►

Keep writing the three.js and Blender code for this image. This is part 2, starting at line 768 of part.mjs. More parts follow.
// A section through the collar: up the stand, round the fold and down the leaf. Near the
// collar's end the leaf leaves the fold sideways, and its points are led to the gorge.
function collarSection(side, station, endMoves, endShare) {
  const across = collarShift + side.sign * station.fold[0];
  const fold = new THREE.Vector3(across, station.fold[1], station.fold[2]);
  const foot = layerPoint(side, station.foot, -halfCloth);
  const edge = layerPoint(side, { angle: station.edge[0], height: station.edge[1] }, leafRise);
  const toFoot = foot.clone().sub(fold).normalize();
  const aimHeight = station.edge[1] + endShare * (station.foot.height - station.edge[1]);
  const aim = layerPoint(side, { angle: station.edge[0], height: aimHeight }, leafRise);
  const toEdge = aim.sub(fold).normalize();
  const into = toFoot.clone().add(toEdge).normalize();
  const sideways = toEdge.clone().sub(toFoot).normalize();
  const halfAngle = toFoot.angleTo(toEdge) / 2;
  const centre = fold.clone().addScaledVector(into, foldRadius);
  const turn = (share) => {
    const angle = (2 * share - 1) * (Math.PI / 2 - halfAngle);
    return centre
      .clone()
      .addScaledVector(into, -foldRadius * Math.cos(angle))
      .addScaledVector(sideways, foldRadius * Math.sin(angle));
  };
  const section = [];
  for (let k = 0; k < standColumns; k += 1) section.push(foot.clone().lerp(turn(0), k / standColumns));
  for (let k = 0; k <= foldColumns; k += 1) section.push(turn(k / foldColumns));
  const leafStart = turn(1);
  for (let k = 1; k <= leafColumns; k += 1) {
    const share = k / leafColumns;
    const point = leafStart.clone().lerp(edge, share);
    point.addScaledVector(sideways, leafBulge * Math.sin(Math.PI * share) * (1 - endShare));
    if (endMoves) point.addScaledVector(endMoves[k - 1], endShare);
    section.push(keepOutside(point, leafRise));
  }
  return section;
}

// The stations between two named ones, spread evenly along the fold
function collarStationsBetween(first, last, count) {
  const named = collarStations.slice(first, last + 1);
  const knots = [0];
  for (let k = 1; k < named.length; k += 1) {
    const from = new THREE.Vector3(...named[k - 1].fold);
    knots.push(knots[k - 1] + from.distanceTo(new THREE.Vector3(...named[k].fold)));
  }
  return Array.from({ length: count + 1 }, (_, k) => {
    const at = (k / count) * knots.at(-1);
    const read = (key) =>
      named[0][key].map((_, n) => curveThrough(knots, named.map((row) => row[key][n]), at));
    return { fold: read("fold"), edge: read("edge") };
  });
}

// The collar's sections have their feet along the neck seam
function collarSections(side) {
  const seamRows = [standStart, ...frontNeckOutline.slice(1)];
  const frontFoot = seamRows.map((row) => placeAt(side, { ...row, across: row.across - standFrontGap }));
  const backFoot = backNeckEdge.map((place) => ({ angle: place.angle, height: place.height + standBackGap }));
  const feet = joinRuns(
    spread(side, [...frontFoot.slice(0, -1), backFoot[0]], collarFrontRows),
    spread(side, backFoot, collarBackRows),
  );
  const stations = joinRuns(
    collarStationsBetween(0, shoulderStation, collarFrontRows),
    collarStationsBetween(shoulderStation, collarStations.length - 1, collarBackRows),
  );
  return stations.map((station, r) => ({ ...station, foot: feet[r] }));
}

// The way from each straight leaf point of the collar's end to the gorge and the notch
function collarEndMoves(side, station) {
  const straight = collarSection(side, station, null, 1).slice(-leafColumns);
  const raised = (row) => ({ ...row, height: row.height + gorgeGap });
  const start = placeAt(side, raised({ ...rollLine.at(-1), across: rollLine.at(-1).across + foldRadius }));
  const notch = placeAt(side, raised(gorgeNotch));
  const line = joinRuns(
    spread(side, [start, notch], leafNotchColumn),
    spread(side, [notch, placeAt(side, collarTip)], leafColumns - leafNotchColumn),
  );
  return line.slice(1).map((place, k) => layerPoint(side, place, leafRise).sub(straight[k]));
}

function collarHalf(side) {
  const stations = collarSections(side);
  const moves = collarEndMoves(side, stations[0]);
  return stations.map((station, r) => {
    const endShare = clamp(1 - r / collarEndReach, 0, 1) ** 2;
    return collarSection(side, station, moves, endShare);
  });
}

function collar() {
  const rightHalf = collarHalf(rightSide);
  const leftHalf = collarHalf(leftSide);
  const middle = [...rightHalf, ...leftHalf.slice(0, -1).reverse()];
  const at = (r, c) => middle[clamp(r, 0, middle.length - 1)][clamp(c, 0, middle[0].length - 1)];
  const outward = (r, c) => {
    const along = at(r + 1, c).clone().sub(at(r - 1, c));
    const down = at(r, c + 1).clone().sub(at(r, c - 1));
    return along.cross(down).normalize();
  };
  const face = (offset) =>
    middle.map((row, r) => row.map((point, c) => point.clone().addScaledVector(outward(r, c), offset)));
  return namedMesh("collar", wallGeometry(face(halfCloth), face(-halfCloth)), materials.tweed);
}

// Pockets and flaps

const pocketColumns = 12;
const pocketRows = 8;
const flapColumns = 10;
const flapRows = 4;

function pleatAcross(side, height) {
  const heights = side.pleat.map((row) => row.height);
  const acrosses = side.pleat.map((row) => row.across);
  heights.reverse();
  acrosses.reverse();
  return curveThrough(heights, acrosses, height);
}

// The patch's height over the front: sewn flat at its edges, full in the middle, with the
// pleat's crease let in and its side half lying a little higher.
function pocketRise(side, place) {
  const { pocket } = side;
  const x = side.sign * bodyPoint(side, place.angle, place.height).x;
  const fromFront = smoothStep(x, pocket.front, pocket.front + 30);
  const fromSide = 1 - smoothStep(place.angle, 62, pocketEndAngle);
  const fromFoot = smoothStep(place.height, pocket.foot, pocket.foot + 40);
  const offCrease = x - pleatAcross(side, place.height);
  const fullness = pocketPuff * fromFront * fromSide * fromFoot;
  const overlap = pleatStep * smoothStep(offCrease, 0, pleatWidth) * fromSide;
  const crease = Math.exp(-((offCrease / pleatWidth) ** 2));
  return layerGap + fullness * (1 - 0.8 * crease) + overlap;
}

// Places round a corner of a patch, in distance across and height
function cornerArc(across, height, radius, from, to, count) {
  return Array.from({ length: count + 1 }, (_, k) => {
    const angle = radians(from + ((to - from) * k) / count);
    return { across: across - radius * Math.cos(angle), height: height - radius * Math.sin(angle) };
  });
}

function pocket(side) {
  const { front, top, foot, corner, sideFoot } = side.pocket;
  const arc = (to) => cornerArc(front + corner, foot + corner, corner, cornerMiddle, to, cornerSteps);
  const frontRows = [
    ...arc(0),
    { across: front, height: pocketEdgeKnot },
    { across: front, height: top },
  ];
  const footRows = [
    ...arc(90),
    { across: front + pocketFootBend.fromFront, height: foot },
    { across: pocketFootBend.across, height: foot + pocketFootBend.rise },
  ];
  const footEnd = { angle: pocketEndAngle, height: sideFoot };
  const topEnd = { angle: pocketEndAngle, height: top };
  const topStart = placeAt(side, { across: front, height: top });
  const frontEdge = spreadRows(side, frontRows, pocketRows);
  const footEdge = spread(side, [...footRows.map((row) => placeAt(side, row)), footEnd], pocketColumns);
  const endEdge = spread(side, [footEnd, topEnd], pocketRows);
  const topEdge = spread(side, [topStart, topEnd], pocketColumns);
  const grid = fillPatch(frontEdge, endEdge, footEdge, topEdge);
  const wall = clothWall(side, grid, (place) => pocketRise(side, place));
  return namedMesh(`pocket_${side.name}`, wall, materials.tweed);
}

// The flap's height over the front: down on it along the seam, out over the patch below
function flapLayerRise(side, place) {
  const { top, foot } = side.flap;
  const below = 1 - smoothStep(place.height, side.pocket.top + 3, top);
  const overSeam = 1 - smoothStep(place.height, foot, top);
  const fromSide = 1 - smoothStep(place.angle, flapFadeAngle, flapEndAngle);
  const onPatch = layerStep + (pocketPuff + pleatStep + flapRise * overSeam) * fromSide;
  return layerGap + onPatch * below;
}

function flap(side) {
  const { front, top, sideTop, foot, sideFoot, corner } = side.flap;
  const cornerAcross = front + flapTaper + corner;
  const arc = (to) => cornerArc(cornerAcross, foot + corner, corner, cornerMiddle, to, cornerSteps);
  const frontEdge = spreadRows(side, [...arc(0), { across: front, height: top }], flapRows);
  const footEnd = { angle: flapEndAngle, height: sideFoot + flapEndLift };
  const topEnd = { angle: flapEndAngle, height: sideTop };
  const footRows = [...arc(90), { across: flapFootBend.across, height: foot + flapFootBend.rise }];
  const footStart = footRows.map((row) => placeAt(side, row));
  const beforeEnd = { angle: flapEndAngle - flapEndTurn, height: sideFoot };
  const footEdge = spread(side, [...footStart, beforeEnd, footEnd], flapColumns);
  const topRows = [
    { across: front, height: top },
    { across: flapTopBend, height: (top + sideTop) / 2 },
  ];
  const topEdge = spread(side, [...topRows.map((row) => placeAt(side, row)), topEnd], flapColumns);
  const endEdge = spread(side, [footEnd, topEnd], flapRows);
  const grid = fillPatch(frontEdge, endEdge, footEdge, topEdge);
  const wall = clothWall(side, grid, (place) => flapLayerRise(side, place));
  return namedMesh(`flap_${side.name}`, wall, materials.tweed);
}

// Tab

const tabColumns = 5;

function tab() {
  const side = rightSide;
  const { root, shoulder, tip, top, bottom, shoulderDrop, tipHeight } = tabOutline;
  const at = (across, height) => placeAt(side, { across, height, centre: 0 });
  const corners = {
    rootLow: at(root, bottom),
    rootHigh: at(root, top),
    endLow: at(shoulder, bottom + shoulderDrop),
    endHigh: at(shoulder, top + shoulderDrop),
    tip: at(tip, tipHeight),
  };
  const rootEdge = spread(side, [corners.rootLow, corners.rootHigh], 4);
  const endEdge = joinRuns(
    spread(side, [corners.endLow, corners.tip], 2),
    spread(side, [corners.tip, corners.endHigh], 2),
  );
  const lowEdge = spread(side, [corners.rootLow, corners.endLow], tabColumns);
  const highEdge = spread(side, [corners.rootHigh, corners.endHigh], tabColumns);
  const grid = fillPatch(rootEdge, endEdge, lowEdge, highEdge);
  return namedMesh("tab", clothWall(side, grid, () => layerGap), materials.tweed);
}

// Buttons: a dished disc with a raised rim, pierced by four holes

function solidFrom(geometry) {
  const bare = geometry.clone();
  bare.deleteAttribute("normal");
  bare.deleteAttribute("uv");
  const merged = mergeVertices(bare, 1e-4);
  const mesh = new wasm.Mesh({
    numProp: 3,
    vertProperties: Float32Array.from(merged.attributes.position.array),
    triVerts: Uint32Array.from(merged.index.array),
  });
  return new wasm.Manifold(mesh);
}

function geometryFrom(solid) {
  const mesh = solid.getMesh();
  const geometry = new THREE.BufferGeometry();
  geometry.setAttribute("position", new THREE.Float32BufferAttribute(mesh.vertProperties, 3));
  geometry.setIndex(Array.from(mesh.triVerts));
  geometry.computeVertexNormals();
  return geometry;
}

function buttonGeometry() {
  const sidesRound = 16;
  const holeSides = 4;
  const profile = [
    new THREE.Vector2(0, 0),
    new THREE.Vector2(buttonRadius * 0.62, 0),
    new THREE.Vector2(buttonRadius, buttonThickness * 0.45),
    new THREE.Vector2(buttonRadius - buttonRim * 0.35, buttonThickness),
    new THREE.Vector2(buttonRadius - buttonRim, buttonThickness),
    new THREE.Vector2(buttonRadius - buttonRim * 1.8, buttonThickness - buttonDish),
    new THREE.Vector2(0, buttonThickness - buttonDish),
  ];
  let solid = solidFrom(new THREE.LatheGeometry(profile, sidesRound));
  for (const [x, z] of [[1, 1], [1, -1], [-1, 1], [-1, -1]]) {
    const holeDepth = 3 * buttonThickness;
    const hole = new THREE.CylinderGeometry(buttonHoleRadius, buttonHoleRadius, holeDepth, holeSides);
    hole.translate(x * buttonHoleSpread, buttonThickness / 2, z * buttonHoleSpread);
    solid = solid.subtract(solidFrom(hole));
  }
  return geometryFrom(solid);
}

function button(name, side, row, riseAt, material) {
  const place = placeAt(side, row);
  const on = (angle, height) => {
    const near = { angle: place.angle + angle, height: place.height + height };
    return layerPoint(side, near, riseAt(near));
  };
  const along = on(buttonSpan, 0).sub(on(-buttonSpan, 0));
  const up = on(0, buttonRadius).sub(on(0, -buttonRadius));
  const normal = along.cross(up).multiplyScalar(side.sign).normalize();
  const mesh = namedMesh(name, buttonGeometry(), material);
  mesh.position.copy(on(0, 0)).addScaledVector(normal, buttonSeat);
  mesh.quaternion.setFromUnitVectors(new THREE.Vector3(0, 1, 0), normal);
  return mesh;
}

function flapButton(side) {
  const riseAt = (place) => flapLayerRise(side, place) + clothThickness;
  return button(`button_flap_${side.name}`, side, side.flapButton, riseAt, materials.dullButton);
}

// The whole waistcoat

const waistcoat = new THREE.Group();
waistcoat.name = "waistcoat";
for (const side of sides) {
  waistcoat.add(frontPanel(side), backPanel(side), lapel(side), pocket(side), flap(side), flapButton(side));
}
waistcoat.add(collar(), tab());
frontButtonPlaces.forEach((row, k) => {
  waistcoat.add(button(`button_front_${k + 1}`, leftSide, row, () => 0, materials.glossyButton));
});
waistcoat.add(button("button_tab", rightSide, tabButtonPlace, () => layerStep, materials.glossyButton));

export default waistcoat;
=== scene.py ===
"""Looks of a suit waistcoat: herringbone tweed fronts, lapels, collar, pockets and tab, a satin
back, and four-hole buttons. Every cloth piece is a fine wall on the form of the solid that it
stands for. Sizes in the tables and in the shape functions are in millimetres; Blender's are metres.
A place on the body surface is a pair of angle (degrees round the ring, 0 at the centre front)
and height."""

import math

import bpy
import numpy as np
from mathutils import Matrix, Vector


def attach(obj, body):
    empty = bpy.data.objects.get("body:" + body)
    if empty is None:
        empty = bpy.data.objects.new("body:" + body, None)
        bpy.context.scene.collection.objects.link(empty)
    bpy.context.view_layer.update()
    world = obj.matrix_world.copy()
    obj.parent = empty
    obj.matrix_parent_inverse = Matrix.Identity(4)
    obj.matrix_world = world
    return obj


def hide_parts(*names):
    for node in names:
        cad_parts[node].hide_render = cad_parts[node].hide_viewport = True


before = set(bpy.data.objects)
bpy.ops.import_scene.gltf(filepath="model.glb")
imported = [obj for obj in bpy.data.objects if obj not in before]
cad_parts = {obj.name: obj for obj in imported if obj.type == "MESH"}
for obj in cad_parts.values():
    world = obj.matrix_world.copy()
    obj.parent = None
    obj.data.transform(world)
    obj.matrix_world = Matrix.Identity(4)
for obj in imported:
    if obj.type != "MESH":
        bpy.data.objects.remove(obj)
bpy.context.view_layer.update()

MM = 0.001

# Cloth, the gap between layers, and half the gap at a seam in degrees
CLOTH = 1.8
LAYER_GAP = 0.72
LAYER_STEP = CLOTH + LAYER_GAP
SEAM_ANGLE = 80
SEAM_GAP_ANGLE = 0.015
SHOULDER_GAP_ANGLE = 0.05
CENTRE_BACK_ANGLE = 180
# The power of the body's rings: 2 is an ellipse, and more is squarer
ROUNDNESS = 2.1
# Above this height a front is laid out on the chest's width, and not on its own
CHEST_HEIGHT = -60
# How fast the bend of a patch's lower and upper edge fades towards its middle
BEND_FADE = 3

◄

SHORT EXERCISE | Starting with the line that contains "obj.parent = empty", print each line through the last one in the listing. Include both end lines and add nothing.

REPLY |
    obj.parent = empty
    obj.matrix_parent_inverse = Matrix.Identity(4)
    obj.matrix_world = world
    return obj


def hide_parts(*names):
    for node in names:
        cad_parts[node].hide_render = cad_parts[node].hide_viewport = True


before = set(bpy.data.objects)
bpy.ops.import_scene.gltf(filepath="model.glb")
imported = [obj for obj in bpy.data.objects if obj not in before]
cad_parts = {obj.name: obj for obj in imported if obj.type == "MESH"}
for obj in cad_parts.values():
    world = obj.matrix_world.copy()
    obj.parent = None
    obj.data.transform(world)
    obj.matrix_world = Matrix.Identity(4)
for obj in imported:
    if obj.type != "MESH":
        bpy.data.objects.remove(obj)
bpy.context.view_layer.update()

MM = 0.001

# Cloth, the gap between layers, and half the gap at a seam in degrees
CLOTH = 1.8
LAYER_GAP = 0.72
LAYER_STEP = CLOTH + LAYER_GAP
SEAM_ANGLE = 80
SEAM_GAP_ANGLE = 0.015
SHOULDER_GAP_ANGLE = 0.05
CENTRE_BACK_ANGLE = 180
# The power of the body's rings: 2 is an ellipse, and more is squarer
ROUNDNESS = 2.1
# Above this height a front is laid out on the chest's width, and not on its own
CHEST_HEIGHT = -60
# How fast the bend of a patch's lower and upper edge fades towards its middle
BEND_FADE = 3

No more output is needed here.